The Scottish Government has awarded Aqua Enviro a research contract to inform future policy to reduce the impact from private sewage discharges on bathing water quality. The project “Identifying the Most Cost-effective and Sustainable Method of Mitigating the Impact from Private Sewage Discharges on Bathing Waters” will focus on a rural case study catchment.
It is estimated around 250,000 properties in rural areas of Scotland are not connected to the mains sewerage network, so discharge their treated wastewater into the local water environment instead. Existing domestic treatment systems, whilst reducing the number of suspended solids and the associated nutrient load, don’t always reduce bacterial pollution to an acceptable level when being discharged into a bathing water area. The standards laid out in the regulations for Intestinal enterococci and Escherichia coli are used by SEPA to classify bathing waters as “excellent”, “good”, “sufficient”, or “poor”. These classifications are displayed on signage at bathing locations where a Bathing Water has been designated during the bathing season, which is defined as 1st June to 15th September. Prior to the bathing season in 2019 SEPA announced that out of the 86 officially designated bathing waters in Scotland, 10 of them have been rated as having a ‘poor’ EU water quality classification.
Both bacterial species originate from the intestinal tract of warm-blooded animals but are known to survive in the wider environment after being released in faeces. Survival rates are dependent on several factors including availability of nutrients, temperature, pH, oxic versus anoxic conditions, and exposure to UV light (sunlight). Whilst both species can themselves cause adverse health effects in humans, they are also used as an indicator of the presence of faecal matter and therefore the presence of other water-borne pathogens.

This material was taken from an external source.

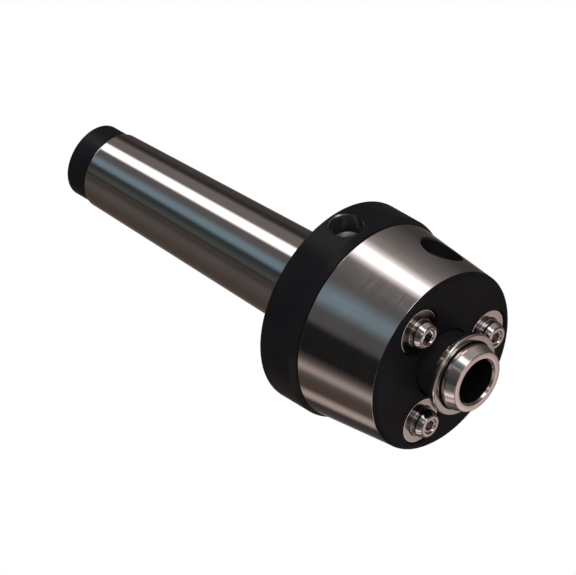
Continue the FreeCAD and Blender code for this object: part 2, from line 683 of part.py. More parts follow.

The aim of the project is to identify potential solutions for upgrading private wastewater discharges in a cost-effective and sustainable way. Each of the potential options will be assessed and their relative advantages and disadvantages compared in terms of the space required, cost of installation, cost of operation, energy usage, maintenance requirements, aesthetic impact etc. The favoured solution will ideally be an environmentally friendly, low cost, low maintenance, passive system. The outcome of this project will inform future policy and set out guidelines for applying the approach to other impacted areas.
Paul Pickard, Technical Sales Manager for Aqua Enviro says “we are extremely pleased to be involved in such a high-profile project with potential benefits to the public and the environment in the areas affected. Aqua Enviro has been involved with several Scottish Water projects concerned with controlling point source pollution from municipal treatment works, but this project affords the chance to work with the government to improve water conditions across all parts of Scotland”.
Aqua Enviro will work in conjunction with French firm Nobatek/Inef4 who have experience of installing eco-friendly treatment systems in developing countries. The two firms have collaborated in the past when working on the EU Horizon 2020 funded INNOQUA project which was a multilateral, multinational programme aimed at developing sustainable water sanitation technologies in the developing world.